3.2. Die Herrschaft Karls des Großen (768-814) wird im 8. und 9. Jh. mehrfach als Herrschaft über Europa bezeichnet. Doch dies geschieht nicht im offiziellen Sprachgebrauch der karolingischen Urkunden und Herrschertitel, sondern lediglich im inoffiziellen Sprachgebrauch: in Briefen und Gedichten, die im Umkreis seines Hofes entstanden. Dieser Verwendung des Europa-Begriffs geht eine Verschiebung der Perspektive voraus. Sie entspricht dem Ende des weströmischen Reiches und der Bildung des Frankenreiches und spiegelt damit die Verlagerung des Schwerpunktes politischer Macht vom mittelmeerischen in den nordalpinen Raum wider, von Rom nach Aachen. Über Europa wird nicht mehr aus mediterraner Perspektive gesprochen (s.oben 1.2.), sondern aus der Perspektive der nordalpinen christlichen Länder. Das um 800 entstandene Epos Karolus Magnus et Leo Papa bezeichnet Karl als "hochragenden Leuchtturm Europas" - dieser Ausdruck ist charakteristischerweise einer Lebensbeschreibung des Heiligen Martin von Tours, des Hauptheiligen des Frankenreiches, entnommen -, als "höchste Zierde" und "Vater Europas". Der Europaname bezeichnet im 9. Jh. das durch Karl so ausgreifend erweiterte Frankenreich. Doch die Begriffe "regnum" (Königtum, Königreich) und "imperium" (Kaisertum, Kaiserreich) verdrängen in der Folgezeit den Begriff Europa.

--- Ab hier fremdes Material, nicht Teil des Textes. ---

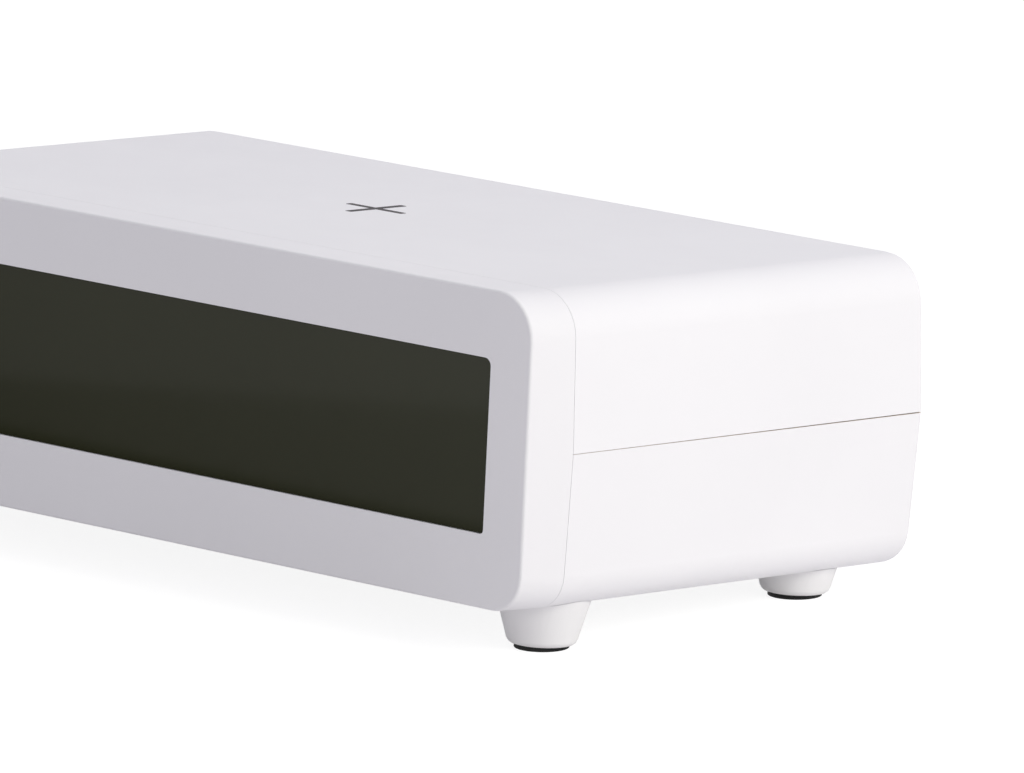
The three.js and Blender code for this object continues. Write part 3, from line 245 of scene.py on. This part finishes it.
def rolled(name, light, dark, roughness):
    """Sheet or wire metal with fine drawn lines along it."""
    shader = Shader(name)
    lines = shader.noise(0.0016, stretch=DRAWN_STRETCH)
    colour = shader.tones(lines, light, dark)
    rough = shader.spread(lines, *roughness)
    shader.principled(colour, rough, shader.bump(lines, 0.000004), Metallic=1.0)
    return shader.material


def tinted(name):
    """Smoky see-through plastic over a dark unlit display: polished, with the faintest waviness."""
    shader = Shader(name)
    colour = shader.tones(shader.noise(0.05), (0.0273, 0.0287, 0.0133), (0.0253, 0.0267, 0.0123))
    rough = shader.spread(shader.noise(0.004), 0.05, 0.08)
    normal = shader.bump(shader.noise(0.02, detail=0.0), 0.0000015)
    shader.principled(colour, rough, normal, IOR=1.38)
    return shader.material


def laminate(name):
    """Circuit board: green solder mask over a woven glass base."""
    shader = Shader(name)
    weave = shader.add("ShaderNodeTexBrick")
    weave.inputs["Scale"].default_value = 700
    weave.inputs["Color1"].default_value = (0.010, 0.075, 0.035, 1)
    weave.inputs["Color2"].default_value = (0.013, 0.090, 0.043, 1)
    weave.inputs["Mortar"].default_value = (0.007, 0.055, 0.026, 1)
    shader.join(shader.place, weave.inputs["Vector"])
    rough = shader.spread(shader.noise(0.003), 0.3, 0.42)
    normal = shader.bump(weave.outputs["Fac"], 0.000008)
    shader.principled(weave.outputs["Color"], rough, normal)
    return shader.material


def make_materials():
    """One procedural material for each material slot of the record, and one for the lower shell, with
    painted warm shade in its parting gap.
    """
    housing = (0.873, 0.864, 0.896), (0.853, 0.844, 0.876), (0.46, 0.54)
    return {
        "white_plastic": moulded("white_plastic", *housing),
        # The lower shell's plastic carries a painted warm shade in its parting gap
        "lower_shell": moulded("lower_shell_plastic_gap_shade", *housing, painted_gap_shade=True),
        "foot_plastic": moulded("foot_plastic", (0.871, 0.864, 0.882), (0.851, 0.844, 0.862), (0.46, 0.56)),
        "tinted_plastic": tinted("tinted_plastic"),
        "white_film": moulded("white_film", (0.80, 0.80, 0.76), (0.76, 0.76, 0.72), (0.6, 0.7)),
        "reflector_plastic": moulded(
            "reflector_plastic", (0.72, 0.73, 0.70), (0.66, 0.67, 0.64), (0.5, 0.6)
        ),
        "board_laminate": laminate("board_laminate"),
        "black_rubber": moulded(
            "black_rubber", (0.006, 0.006, 0.006), (0.004, 0.004, 0.004), (0.7, 0.85), 0.0003, 0.00002
        ),
        "black_plastic": moulded("black_plastic", (0.016, 0.016, 0.017), (0.011, 0.011, 0.012), (0.4, 0.5)),
        "grey_plastic": moulded("grey_plastic", (0.70, 0.69, 0.71), (0.66, 0.65, 0.67), (0.4, 0.5)),
        "steel": rolled("steel", (0.46, 0.46, 0.45), (0.38, 0.38, 0.37), (0.3, 0.42)),
        "bright_steel": rolled("bright_steel", (0.60, 0.60, 0.59), (0.52, 0.52, 0.51), (0.2, 0.3)),
        "copper": rolled("copper", (0.55, 0.22, 0.10), (0.44, 0.16, 0.07), (0.28, 0.4)),
        "ferrite": moulded("ferrite", (0.026, 0.025, 0.028), (0.018, 0.017, 0.019), (0.5, 0.65)),
        "flat_cable": moulded("flat_cable", (0.72, 0.70, 0.65), (0.66, 0.64, 0.59), (0.4, 0.5)),
    }


def dress_nodes(materials):
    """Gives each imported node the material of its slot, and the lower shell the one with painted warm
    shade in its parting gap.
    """
    for row in frame["record"]["subparts"]:
        own = "lower_shell" if row["node"] == "lower_shell" else row["material_slot"]
        for slot in frame["nodes"][row["node"]].material_slots:
            slot.material = materials[own]


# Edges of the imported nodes: welded, with small rounds on sharp edges and smooth fillets


def geometry_tree(name):
    """A new node group that takes and gives geometry, with its input and its output."""
    tree = bpy.data.node_groups.new(name, "GeometryNodeTree")
    tree.interface.new_socket("Geometry", in_out="INPUT", socket_type="NodeSocketGeometry")
    tree.interface.new_socket("Geometry", in_out="OUTPUT", socket_type="NodeSocketGeometry")
    return tree, tree.nodes.new("NodeGroupInput"), tree.nodes.new("NodeGroupOutput")


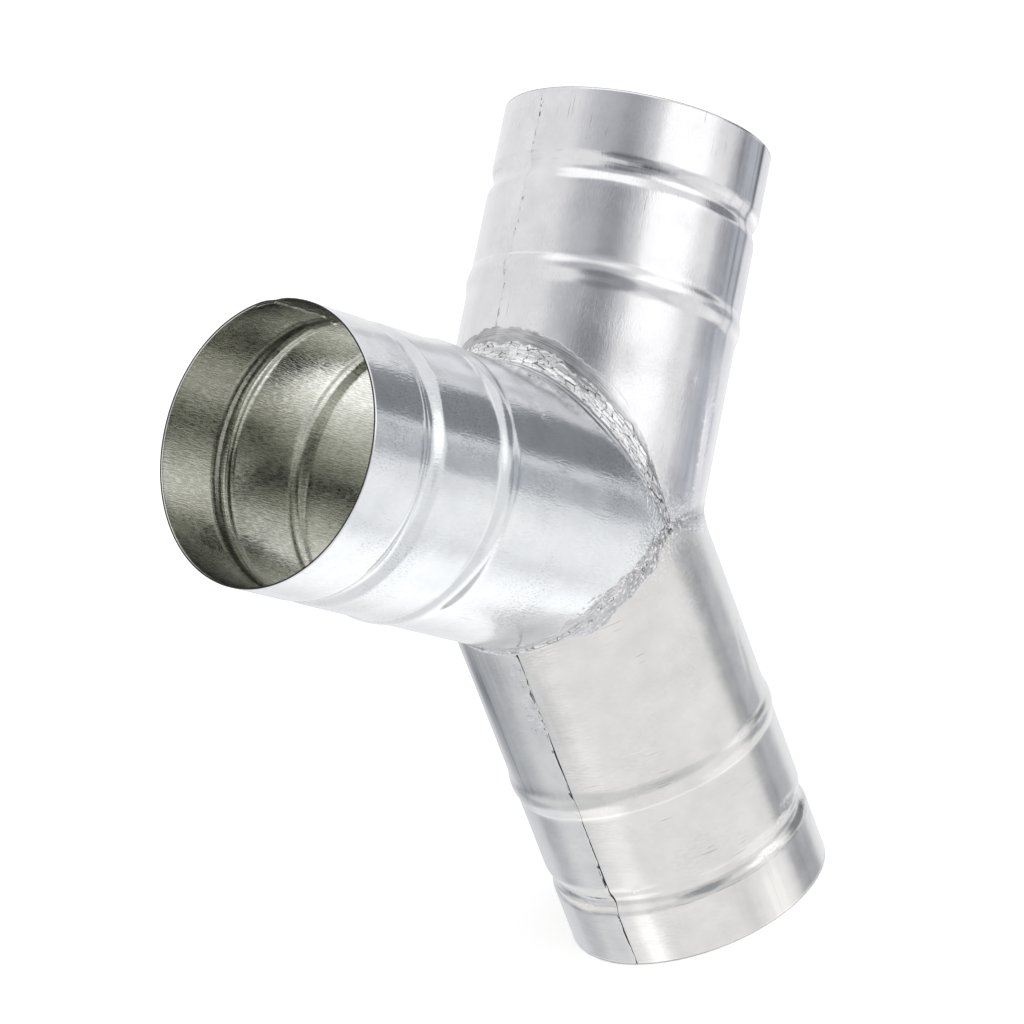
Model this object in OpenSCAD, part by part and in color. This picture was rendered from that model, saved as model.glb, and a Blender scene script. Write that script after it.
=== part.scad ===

3.3. Die Epoche der Kreuzzüge und der spanischen Reconquista fällt zusammen mit der Zentralisierung der lateinischen Kirche und der Stärkung der Stellung des Papstes sowie mit großen gesellschaftlichen Spannungen und Konflikten, die nun teilweise nach außen abgeleitet werden. Die am Ende des 11. Jhs. einsetzende Kreuzzugswerbung erklärt den Heidenkampf für religiös verdienstlich und lenkt den Blick der lateinischen Christen auf die Nichtchristen ("die Feinde Gottes"), hauptsächlich nach außen auf die Welt des Islam. Es wird in das Bewußtsein gehoben, daß die Expansion des Islam nicht nur das Grab Christi und die Stadt Jerusalem christlicher Herrschaft entrissen habe, sondern weite Teile Asiens, Afrikas und auch schon Teile Europas, daß die Christenheit eine Einheit und der Islam ingesamt, Sarrazenen (Araber) und (seldschukische) Türken, ihr Gegner sei. Diese Vorstellungen werden nach dem ersten Kreuzzug und der Errichtung der (weiterhin auf Zuzug angewiesenen) Kreuzfahrerstaaten entwickelt. Sie bilden eine Entsprechung zur islamischen Unterscheidung der Welt in das "Haus des Islam" (dar al-islam), wo die Muslime herrschen und das Gesetz des Islam gilt, und das "Haus des Krieges" (dar al-harb), also die übrige Welt, wo dies (noch) nicht der Fall ist. Nach der zu Beginn des 12. Jahrhunderts entwickelten lateinisch-christlichen Vorstellung ist Europa mit der vom Islam bedrohten Christenheit identisch. Besonders klar formuliert dies um 1120 William von Malmesbury. Die Erde sei ungerecht verteilt. William hat die T-O-Karte vor Augen. Die Feinde Gottes besäßen Asien und Afrika, d.h. drei Viertel der Welt, die früher christlich gewesen seien, dazu besäßen sie von Europa, "unserem kleinen Rest der Welt", den sie ganz zu verschlingen hofften, bereits Spanien und die Balearen. Dem sollten die Kreuzfahrer wehren und ihre Kräfte anstatt im Inneren in ungerechten "Bürgerkriegen" vielmehr draußen im gerechten Heidenkampf erproben.